Saved data entries
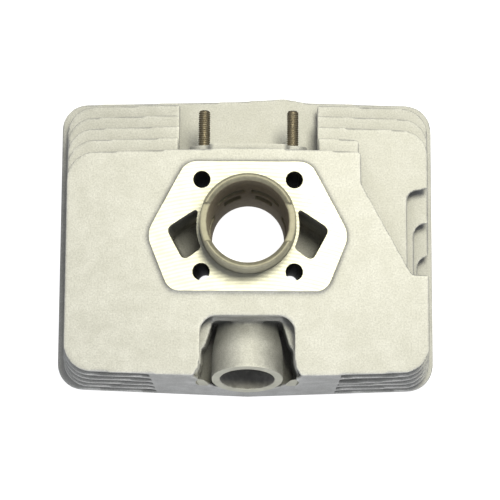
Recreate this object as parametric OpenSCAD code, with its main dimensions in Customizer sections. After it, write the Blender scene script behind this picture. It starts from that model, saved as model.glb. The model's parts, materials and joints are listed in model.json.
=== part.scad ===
// Barrel of a small air-cooled two-stroke engine, 38 mm bore, rectangular fins.
// Origin: centre of the bore at the head gasket face. +Z runs to the crankcase,
// +Y is the intake side, -Y the exhaust side. Millimetres.

/* [Bore and liner] */
// Bore diameter
bore_d = 38; // [37.6:0.1:38.4]
// Wall thickness of the pressed-in liner
liner_wall = 3.5; // [3:0.1:3.6]
// Height from the head face to the crankcase face
barrel_h = 70; // [69:0.5:72]
// Length of liner that enters the crankcase
spigot_h = 18; // [14:0.5:20]
// How much larger the pressed-in part of the liner is than its spigot, on the radius
press_step = 0.5; // [0.3:0.1:0.6]
// Depth of the chamfer inside the rim of the spigot
rim_chamfer = 2.4; // [1:0.1:2.5]
// Depth of the two notches in the spigot rim
notch_depth = 2.6; // [1:0.1:4]

/* [Base joint] */
// Distance between the crankcase studs, both ways
stud_pitch = 44; // [43.6:0.1:44.4]
// Diameter of the through holes for the crankcase studs
stud_hole_d = 8.3; // [7.8:0.1:8.4]
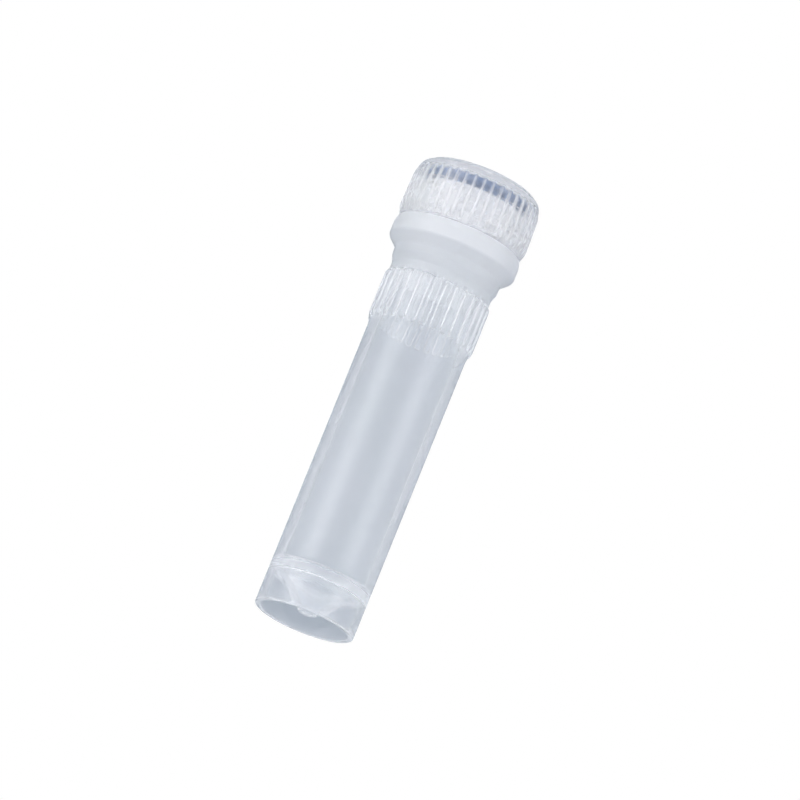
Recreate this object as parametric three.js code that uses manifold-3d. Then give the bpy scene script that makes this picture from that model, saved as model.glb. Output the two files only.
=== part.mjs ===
// Self-standing 2 ml screw-cap cryovial: a skirted tube, its ribbed screw cap and the sealing ring
// that the cap holds. Millimetres, +Z up. The origin is the centre of the skirt's foot, and the
// tube's mould parting plane is X = 0.

import * as THREE from 'three';
import { mergeVertices } from 'three/addons/utils/BufferGeometryUtils.js';
import Module from 'manifold-3d';

// ---------------------------------------------------------------- driving dimensions, mm

// Tube barrel and skirt
const BARREL_R = 5.09; // outside of barrel and skirt
const BORE_R = 4.15; // inside of barrel and neck
const SKIRT_BORE_R = 4.5; // inside of the skirt at its foot
const SKIRT_TOP_R = 4.45; // inside of the skirt where the recess ends
const FOOT_ROUND = 0.15;

// Conical floor, one point down, with a blunt moulded tip
const CONE_SLOPE = 0.966; // rise for each mm of radius, inside and out
const CONE_APEX_Z = -0.18; // where the outer cone would come to a point
const FLOOR_APEX_Z = 0.83; // where the inner cone would come to a point
const TIP_Z = 0.75; // underside of the blunt tip
const TIP_R = 0.55;
const RECESS_FILLET = 0.24; // between cone and skirt

// Knurled collar
const COLLAR_R = 5.4; // over the ribs
const COLLAR_ROOT_R = 5.15; // between the ribs
const COLLAR_Z0 = 29.9;
const COLLAR_Z1 = 35.45;
const COLLAR_RIBS = 30;
const COLLAR_RIB_FOOT = 0.76; // rib width at its root
const COLLAR_RIB_CREST = 0.56;

// Neck and smooth flange
const NECK_R = 5.2;
const NECK_TOP_R = 5.46;
const FLANGE_R = 6.46;
const FLANGE_Z0 = 37.95;
const FLANGE_Z1 = 40.8;

// Threaded neck
const ROOT_R = 4.95;
const RIM_Z = 44.85;
const THREAD_PITCH = 1.8; // right-handed
const THREAD_CREST_R = 5.3;
const THREAD_Z0 = 41.9; // ridge centre over the +X axis
const THREAD_TURNS = 1.25;
const THREAD_FOOT = 0.75; // ridge width at its root
const THREAD_TOP = 0.3; // ridge width at its crest

// Screw cap
const CAP_Z0 = 41.05;
const CAP_TOP_Z = 47.2;
const CAP_ROOT_R = 6.38; // between the ribs, at the rim
const CAP_RIB_RISE = 0.17;
const CAP_RIBS = 42;
const CAP_RIB_PHASE = 7.5; // degrees from -Y, anticlockwise seen from above
const CAP_RIB_FOOT = 0.42;
const CAP_RIB_CREST = 0.24;
const CAP_BORE_R = 5.52;
const CAP_SEAT_R = 5.45; // round the sealing ring
const CAP_CEILING_Z = 46.15;
const CAP_THREAD_CREST_R = 5.13;
const CAP_THREAD_TURNS = 1.0;

// Sealing ring
const RING_R = 4.78; // centre of its section
const RING_SECTION_R = 0.56;
const RING_Z = 45.53;

// Facets
const TUBE_SEGMENTS = 2 * COLLAR_RIBS;
const CAP_SEGMENTS = 2 * CAP_RIBS;
const RING_SEGMENTS = 48;
const FINEST = 0.004; // detail smaller than this is dropped

// ---------------------------------------------------------------- solids

const wasm = await Module();
wasm.setup();

const radians = (degrees) => (degrees * Math.PI) / 180;

// A body of revolution about +Z from [r, z] points that start and end on the axis or close on
// themselves, listed with the material on their left.
function revolve(points, segments, start = 0) {
  const profile = points.map(([r, z]) => new THREE.Vector2(r, z));
  const geometry = new THREE.LatheGeometry(profile, segments);
  geometry.rotateX(Math.PI / 2);
  geometry.rotateZ(start);
  return geometry;
}

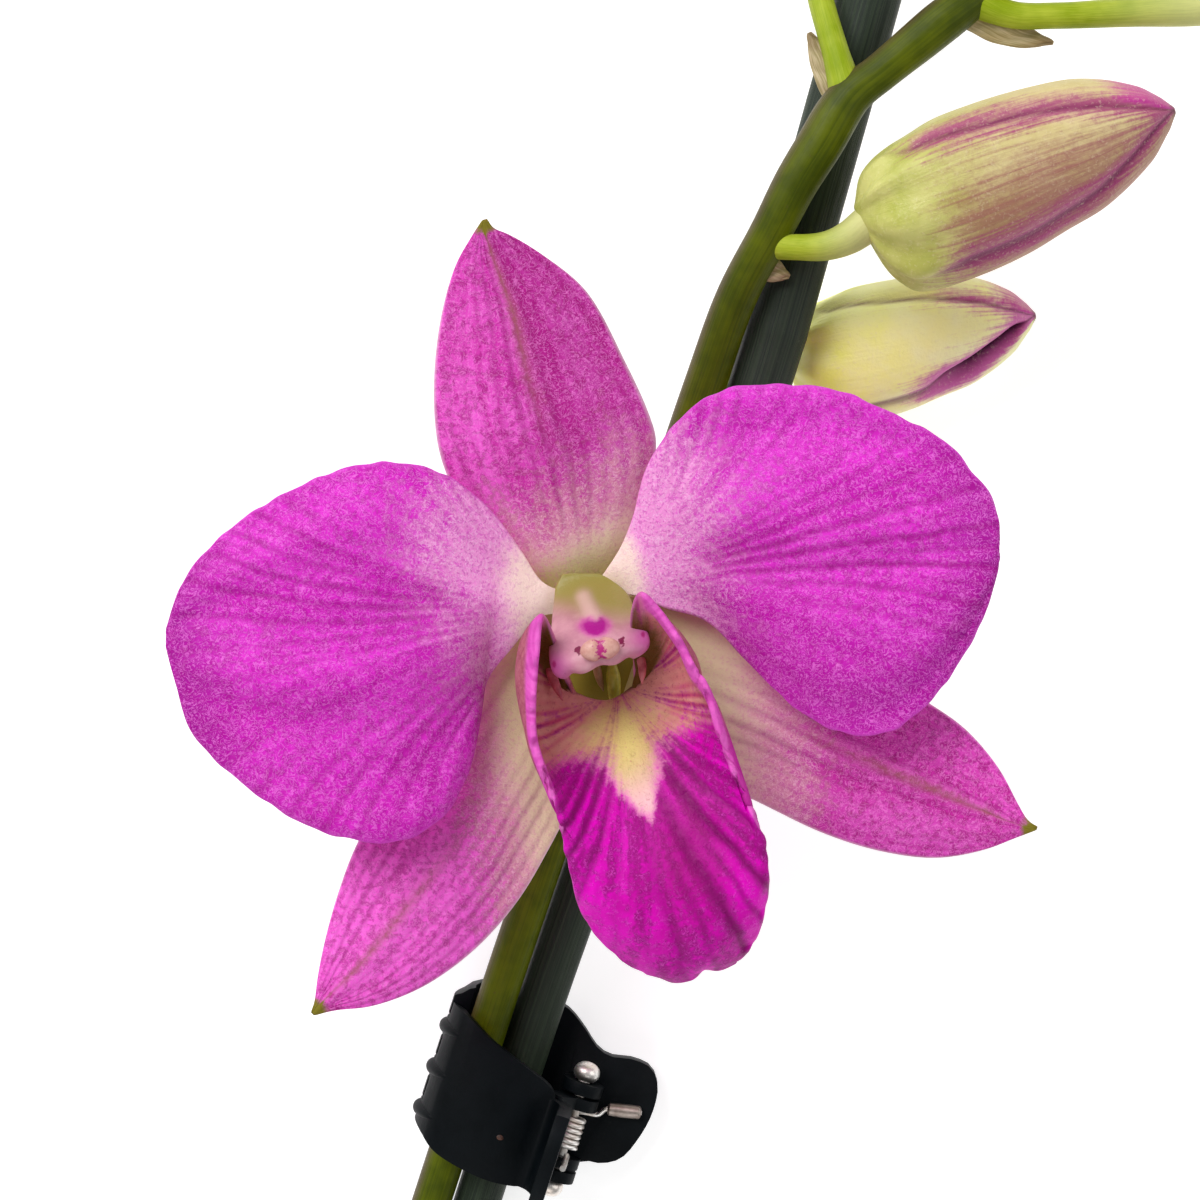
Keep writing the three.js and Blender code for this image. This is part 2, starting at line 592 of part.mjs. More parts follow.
// The coil round the pin, with a sleeve on its leg along the back handle.
function coilSpring() {
  const turnsAt = (turn) => {
    const angle = turn * 2 * Math.PI;
    const across = hinge.x + coilRadius * Math.sin(angle);
    const along = coilMiddle + (turn - coilTurns / 2) * coilPitch;
    return new Vector3(across, along, hinge.y - coilRadius * Math.cos(angle));
  };
  const perTurn = 10;
  const coil = Array.from({ length: coilTurns * perTurn + 1 }, (_, i) => turnsAt(i / perTurn));
  const leg = [
    [9.1, 2.12, -0.55], [10.3, 2.3, -0.65], [10.9, 3.1, -0.4], [12.4, 3.4, -0.35], [14.1, 3.8, -0.15],
  ];
  const legLine = leg.map((place) => new Vector3(...place));
  const up = new Vector3(0.02, 1, 0.01);
  const wire = rod([...coil, ...legLine], round(() => wireRadius), { sides: 5, steps: 84, up });
  return wire.add(rod(legLine.slice(2), round(() => sleeveRadius), { sides: 10, steps: 4 }));
}

// The spring's other leg lies on the front handle and moves with it.
function frontLeg() {
  const line = [[8.5, -1.6, 3], [8.4, -1.6, 5], [8.3, -1.6, 7.2], [8.2, -1.6, 8.8]];
  const places = line.map((place) => new Vector3(...place));
  return rod(places, round(() => legRadius), { sides: 5, steps: 5, up: new Vector3(0, 1, 0) });
}

// Materials.
const finish = (color, roughness, metalness = 0) =>
  new THREE.MeshStandardMaterial({ color, roughness, metalness });
const petalPurple = finish(0xc63cb8, 0.5);
const lipMagenta = finish(0xb8009a, 0.45);
const columnPink = finish(0xe6b8d0, 0.4);
const stemGreen = finish(0x5f7420, 0.5);
const budGreen = finish(0xb9b866, 0.5);
const caneGreen = finish(0x26382f, 0.6);
const clipBlack = finish(0x15171a, 0.3);
const springSteel = finish(0xb4aea4, 0.35, 1);

const spray = new THREE.Group();
const clip = new THREE.Group();

function place(group, name, body, material) {
  const mesh = new THREE.Mesh(geometryOf(body), material);
  mesh.name = name;
  group.add(mesh);
}

place(spray, "stem", stemBody(), stemGreen);
budBodies.forEach((body, i) => place(spray, "bud_" + (i + 1), body, budGreen));
place(spray, "perianth", perianth, petalPurple);
place(spray, "lip", lip, lipMagenta);
place(spray, "column", columnBody(), columnPink);
place(spray, "stake", rod(stakeLine, round(stakeRadius), { sides: 12, steps: 16 }), caneGreen);

place(clip, "clip_back_jaw", backJaw(), clipBlack);
place(clip, "clip_front_jaw", frontJaw(), clipBlack);
place(clip, "clip_pin", hingePin(), springSteel);
place(clip, "clip_spring", coilSpring(), springSteel);
place(clip, "clip_spring_leg", frontLeg(), springSteel);
clip.position.copy(at(...clipPlace, clipHeight));
clip.rotation.z = clipLean;
spray.add(clip);

// The origin is on the surface, under the middle of the whole spray.
const middle = new THREE.Box3().setFromObject(spray, true).getCenter(new Vector3());
spray.position.set(-middle.x, -middle.y, -surfaceHeight);
export default spray;
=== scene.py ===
import math

import bpy
import numpy as np
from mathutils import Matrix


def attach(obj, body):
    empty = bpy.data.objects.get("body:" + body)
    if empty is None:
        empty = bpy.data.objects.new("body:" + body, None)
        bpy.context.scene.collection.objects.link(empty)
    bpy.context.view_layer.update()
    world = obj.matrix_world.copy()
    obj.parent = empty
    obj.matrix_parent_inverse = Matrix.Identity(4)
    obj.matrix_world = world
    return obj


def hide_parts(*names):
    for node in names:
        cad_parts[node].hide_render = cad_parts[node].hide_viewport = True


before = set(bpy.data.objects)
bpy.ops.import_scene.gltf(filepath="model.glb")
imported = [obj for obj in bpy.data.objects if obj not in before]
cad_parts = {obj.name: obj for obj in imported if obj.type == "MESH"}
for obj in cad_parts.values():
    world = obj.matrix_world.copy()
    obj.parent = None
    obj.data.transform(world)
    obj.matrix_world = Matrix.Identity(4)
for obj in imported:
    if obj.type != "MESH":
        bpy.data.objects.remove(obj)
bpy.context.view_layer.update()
print("frame loaded:", len(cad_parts), "nodes")

mm = 0.001
weld = 0.004 * mm  # corners closer than this are one
softAngle = math.radians(50)  # edges blunter than this are shaded smooth
flatAngle = math.radians(2)  # a clip's faces that meet at less are joined
edgeAngle = math.radians(38)  # and its edges that are sharper are rounded
eyeHeight = 220  # mm, of the eye above the open bloom
bloomMiddle = np.array((-18.0308, -7.4226, 32)) * mm  # where the bloom's plane has its middle


def at(places):
    # places in mm, as the eye sees them against the bloom's plane, with their height
    places = np.asarray(places, float)
    reach = (eyeHeight - places[..., 2:]) / eyeHeight
    return np.concatenate([places[..., :2] * reach, places[..., 2:]], -1) * mm + bloomMiddle


def seen(spots):
    # the other way round: where the eye sees spots of the frame, in mm
    spots = (np.asarray(spots) - bloomMiddle) / mm
    return spots[:, :2] * eyeHeight / (eyeHeight - spots[:, 2:])


def smooth(value, low, high):
    share = np.clip((np.asarray(value, float) - low) / (high - low), 0, 1)
    return share * share * (3 - 2 * share)


def between(low, high, share):
    return low + (high - low) * share


def through(points, shares):
    # a smooth line through points, read by their count
    points = np.asarray(points, float)
    points = np.vstack([2 * points[0] - points[1], points, 2 * points[-1] - points[-2]])
    gaps = np.maximum(np.linalg.norm(np.diff(points, axis=0), axis=1) ** 0.5, 1e-6)
    place = np.clip(shares, 0, 1) * (len(points) - 3)
    first = np.minimum(place.astype(int), len(points) - 4)
    t = (place - first)[:, None]
    a, b, c, d = (points[first + step] for step in range(4))
    e, f, g = (gaps[first + step][:, None] for step in range(3))
    leave = ((b - a) / e - (c - a) / (e + f) + (c - b) / f) * f
    arrive = ((c - b) / f - (d - b) / (f + g) + (d - c) / g) * f
    return b + leave * t + (3 * (c - b) - 2 * leave - arrive) * t**2 + (2 * (b - c) + leave + arrive) * t**3


def evenly(points, shares):
    # the same line, read by its length
    fine = np.linspace(0, 1, 40 * len(points))
    dense = through(points, fine)
    run = np.append(0, np.cumsum(np.linalg.norm(np.diff(dense, axis=0), axis=1)))
    return through(points, np.interp(np.clip(shares, 0, 1), run / run[-1], fine))


def profile(pairs):
    where, value = zip(*pairs)
    order = np.linspace(0, 1, len(where))
    return lambda t: through(np.column_stack([where, value]), np.interp(t, where, order))[:, 1]


def span(own, s, t):
    # between an outline's left and right sides: s across, from -1 to 1, and t along
    left, right = evenly(own["left"], t), evenly(own["right"], t)
    return left + (right - left) * ((s + 1) / 2)[:, None]


def near(flat, place, size):
    # a soft spot of that size round a place
    return np.exp(-(((flat - place) / size) ** 2).sum(1))


def hump(value, width):
    return np.exp(-((value / width) ** 2))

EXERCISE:
Begin at the line that has "the whole spray." in the entries above; stop after the line that has "bloomMiddle = np.array((-18.0308, -7.4226, 32))". Transcribe exactly those lines and no others.

WRITTEN RESPONSE:
// The origin is on the surface, under the middle of the whole spray.
const middle = new THREE.Box3().setFromObject(spray, true).getCenter(new Vector3());
spray.position.set(-middle.x, -middle.y, -surfaceHeight);
export default spray;
=== scene.py ===
import math

import bpy
import numpy as np
from mathutils import Matrix


def attach(obj, body):
    empty = bpy.data.objects.get("body:" + body)
    if empty is None:
        empty = bpy.data.objects.new("body:" + body, None)
        bpy.context.scene.collection.objects.link(empty)
    bpy.context.view_layer.update()
    world = obj.matrix_world.copy()
    obj.parent = empty
    obj.matrix_parent_inverse = Matrix.Identity(4)
    obj.matrix_world = world
    return obj


def hide_parts(*names):
    for node in names:
        cad_parts[node].hide_render = cad_parts[node].hide_viewport = True


before = set(bpy.data.objects)
bpy.ops.import_scene.gltf(filepath="model.glb")
imported = [obj for obj in bpy.data.objects if obj not in before]
cad_parts = {obj.name: obj for obj in imported if obj.type == "MESH"}
for obj in cad_parts.values():
    world = obj.matrix_world.copy()
    obj.parent = None
    obj.data.transform(world)
    obj.matrix_world = Matrix.Identity(4)
for obj in imported:
    if obj.type != "MESH":
        bpy.data.objects.remove(obj)
bpy.context.view_layer.update()
print("frame loaded:", len(cad_parts), "nodes")

mm = 0.001
weld = 0.004 * mm  # corners closer than this are one
softAngle = math.radians(50)  # edges blunter than this are shaded smooth
flatAngle = math.radians(2)  # a clip's faces that meet at less are joined
edgeAngle = math.radians(38)  # and its edges that are sharper are rounded
eyeHeight = 220  # mm, of the eye above the open bloom
bloomMiddle = np.array((-18.0308, -7.4226, 32)) * mm  # where the bloom's plane has its middle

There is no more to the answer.